[Rows from an object dataset]
§

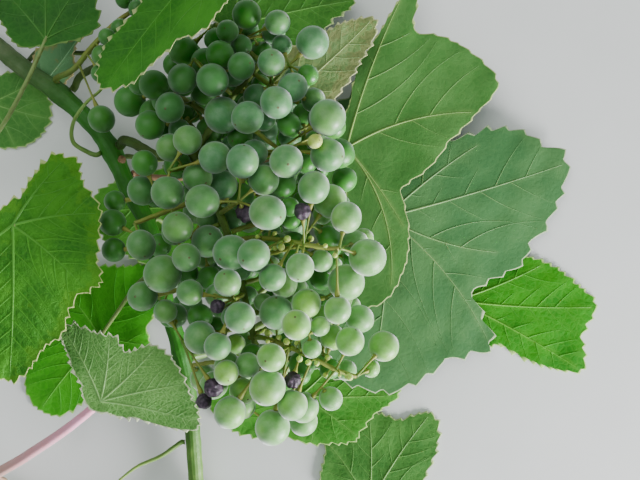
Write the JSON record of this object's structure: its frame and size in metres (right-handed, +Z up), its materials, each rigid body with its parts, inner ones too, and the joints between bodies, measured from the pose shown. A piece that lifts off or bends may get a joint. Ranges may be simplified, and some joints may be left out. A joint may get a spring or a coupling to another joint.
{
  "type": "cut grapevine shoot with a bunch of unripe grapes",
  "caption": "Cut length of grapevine shoot lying flat, with lobed leaves on long stalks, tendrils and a large bunch of unripe green grapes.",
  "frame": {"origin": "on the ground under the middle of the shoot, which lies flat: the middle of the underside of its box", "axes": "+Z up from the ground it lies on; +X from the cut shoot towards the large leaves; +Y towards the thick cut end of the shoot, the top of the bunch"},
  "size_m": [0.3055, 0.264, 0.1062],
  "materials": {
    "shoot": "satin",
    "side_shoot": "satin",
    "bunch_stalk": "satin",
    "tendril": "satin",
    "grape": "satin",
    "dark_leaf": "satin",
    "blue_green_leaf": "matte",
    "pale_veined_leaf": "matte",
    "browned_leaf": "matte",
    "young_leaf": "matte",
    "bright_leaf": "satin"
  },
  "bodies": {
    "root": {"main_shoot": "shoot", "left_side_shoot": "side_shoot", "hidden_side_shoot": "side_shoot", "lower_side_shoot": "side_shoot", "bunch_stalk": "bunch_stalk", "bunch_branch_01": "grape", "bunch_branch_02": "grape", "bunch_branch_03": "grape", "bunch_branch_04": "grape", "bunch_branch_05": "grape", "bunch_branch_06": "grape", "bunch_branch_07": "grape", "bunch_branch_08": "grape", "bunch_branch_09": "grape", "bunch_branch_10": "grape", "bunch_branch_11": "grape", "bunch_branch_12": "grape", "bunch_branch_13": "grape", "bunch_branch_14": "grape", "bunch_branch_15": "grape", "bunch_branch_16": "grape", "bunch_branch_17": "grape", "bunch_branch_18": "grape", "bunch_branch_19": "grape", "bunch_branch_20": "grape", "bunch_branch_21": "grape", "bunch_branch_22": "grape", "bunch_branch_23": "grape", "bunch_branch_24": "grape", "bunch_branch_25": "grape", "bunch_branch_26": "grape", "second_bunch": "grape", "right_leaf": "blue_green_leaf", "centre_leaf": "pale_veined_leaf", "small_top_leaf": "browned_leaf", "upper_front_leaf": "dark_leaf", "top_left_leaf": "dark_leaf", "left_leaf": "bright_leaf", "young_leaf": "young_leaf", "shade_leaf": "bright_leaf", "corner_leaf": "bright_leaf", "spotted_leaf": "blue_green_leaf", "top_middle_leaf": "dark_leaf", "behind_leaf": "bright_leaf", "under_leaf": "bright_leaf", "lower_right_leaf": "bright_leaf", "bottom_leaf": "bright_leaf", "curled_tendril": "tendril", "lower_tendril": "tendril"}
  },
  "joints": []
}
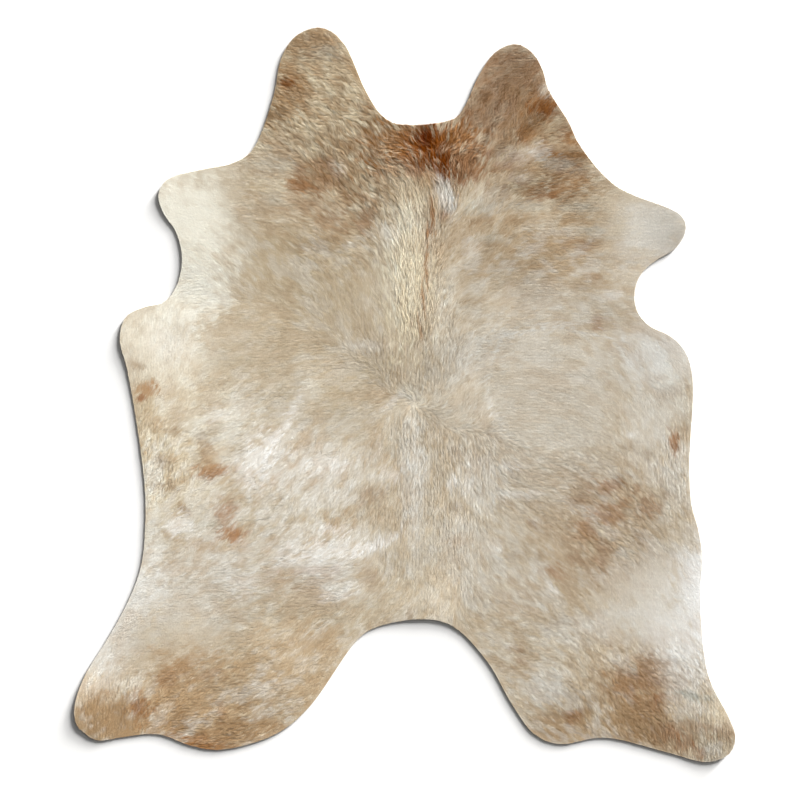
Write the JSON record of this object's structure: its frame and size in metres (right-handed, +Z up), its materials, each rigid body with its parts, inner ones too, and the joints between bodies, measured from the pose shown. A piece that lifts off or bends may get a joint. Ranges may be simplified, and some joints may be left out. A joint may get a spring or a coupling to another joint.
{
  "type": "cowhide",
  "caption": "Hair-on cowhide rug lying flat, cut round its natural outline, with short light hair over a thin tanned skin.",
  "frame": {"origin": "on the ground under the middle of the hide's box", "axes": "+Z up out of the hair side, +Y along the back towards the neck, +X towards the animal's right side"},
  "size_m": [1.98, 2.2, 0.0126],
  "materials": {
    "hair_on_hide": "short combed cattle hair, beige with cream, tan and rust brindle, soft satin sheen"
  },
  "bodies": {
    "root": {"hide": "hair_on_hide"}
  },
  "joints": []
}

§

__SET PROBLEM__:
Copy all the lines, exactly.

__RESULT FOR THIS TASK__:
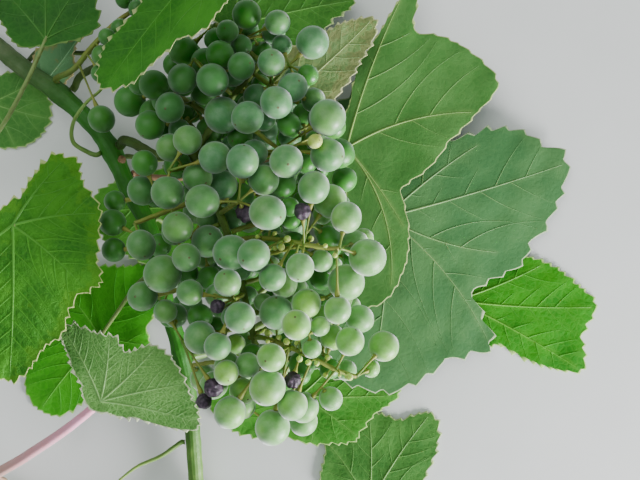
Write the JSON record of this object's structure: its frame and size in metres (right-handed, +Z up), its materials, each rigid body with its parts, inner ones too, and the joints between bodies, measured from the pose shown. A piece that lifts off or bends may get a joint. Ranges may be simplified, and some joints may be left out. A joint may get a spring or a coupling to another joint.
{
  "type": "cut grapevine shoot with a bunch of unripe grapes",
  "caption": "Cut length of grapevine shoot lying flat, with lobed leaves on long stalks, tendrils and a large bunch of unripe green grapes.",
  "frame": {"origin": "on the ground under the middle of the shoot, which lies flat: the middle of the underside of its box", "axes": "+Z up from the ground it lies on; +X from the cut shoot towards the large leaves; +Y towards the thick cut end of the shoot, the top of the bunch"},
  "size_m": [0.3055, 0.264, 0.1062],
  "materials": {
    "shoot": "satin",
    "side_shoot": "satin",
    "bunch_stalk": "satin",
    "tendril": "satin",
    "grape": "satin",
    "dark_leaf": "satin",
    "blue_green_leaf": "matte",
    "pale_veined_leaf": "matte",
    "browned_leaf": "matte",
    "young_leaf": "matte",
    "bright_leaf": "satin"
  },
  "bodies": {
    "root": {"main_shoot": "shoot", "left_side_shoot": "side_shoot", "hidden_side_shoot": "side_shoot", "lower_side_shoot": "side_shoot", "bunch_stalk": "bunch_stalk", "bunch_branch_01": "grape", "bunch_branch_02": "grape", "bunch_branch_03": "grape", "bunch_branch_04": "grape", "bunch_branch_05": "grape", "bunch_branch_06": "grape", "bunch_branch_07": "grape", "bunch_branch_08": "grape", "bunch_branch_09": "grape", "bunch_branch_10": "grape", "bunch_branch_11": "grape", "bunch_branch_12": "grape", "bunch_branch_13": "grape", "bunch_branch_14": "grape", "bunch_branch_15": "grape", "bunch_branch_16": "grape", "bunch_branch_17": "grape", "bunch_branch_18": "grape", "bunch_branch_19": "grape", "bunch_branch_20": "grape", "bunch_branch_21": "grape", "bunch_branch_22": "grape", "bunch_branch_23": "grape", "bunch_branch_24": "grape", "bunch_branch_25": "grape", "bunch_branch_26": "grape", "second_bunch": "grape", "right_leaf": "blue_green_leaf", "centre_leaf": "pale_veined_leaf", "small_top_leaf": "browned_leaf", "upper_front_leaf": "dark_leaf", "top_left_leaf": "dark_leaf", "left_leaf": "bright_leaf", "young_leaf": "young_leaf", "shade_leaf": "bright_leaf", "corner_leaf": "bright_leaf", "spotted_leaf": "blue_green_leaf", "top_middle_leaf": "dark_leaf", "behind_leaf": "bright_leaf", "under_leaf": "bright_leaf", "lower_right_leaf": "bright_leaf", "bottom_leaf": "bright_leaf", "curled_tendril": "tendril", "lower_tendril": "tendril"}
  },
  "joints": []
}
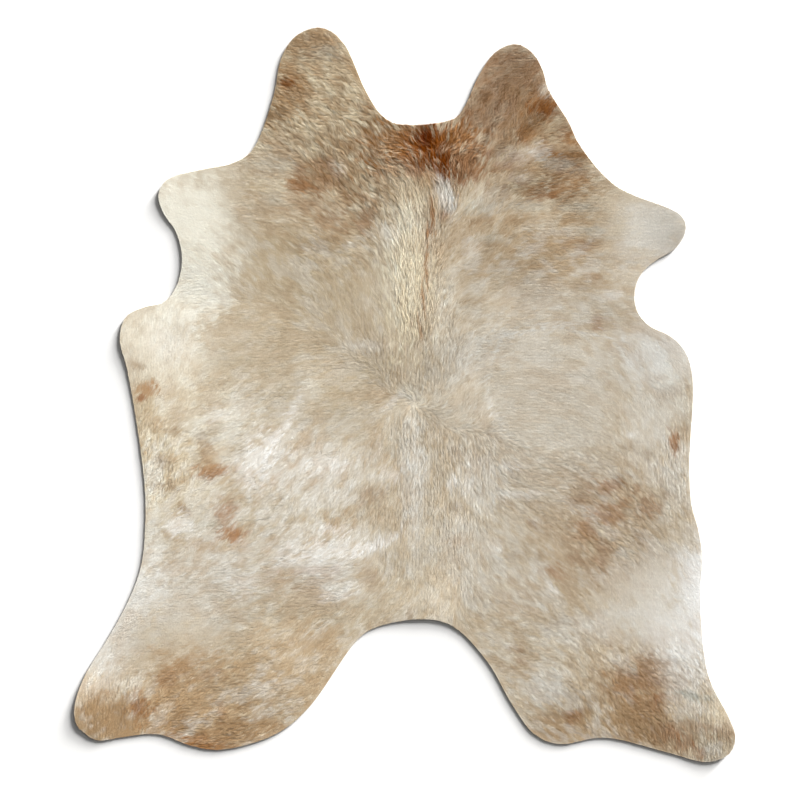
Write the JSON record of this object's structure: its frame and size in metres (right-handed, +Z up), its materials, each rigid body with its parts, inner ones too, and the joints between bodies, measured from the pose shown. A piece that lifts off or bends may get a joint. Ranges may be simplified, and some joints may be left out. A joint may get a spring or a coupling to another joint.
{
  "type": "cowhide",
  "caption": "Hair-on cowhide rug lying flat, cut round its natural outline, with short light hair over a thin tanned skin.",
  "frame": {"origin": "on the ground under the middle of the hide's box", "axes": "+Z up out of the hair side, +Y along the back towards the neck, +X towards the animal's right side"},
  "size_m": [1.98, 2.2, 0.0126],
  "materials": {
    "hair_on_hide": "short combed cattle hair, beige with cream, tan and rust brindle, soft satin sheen"
  },
  "bodies": {
    "root": {"hide": "hair_on_hide"}
  },
  "joints": []
}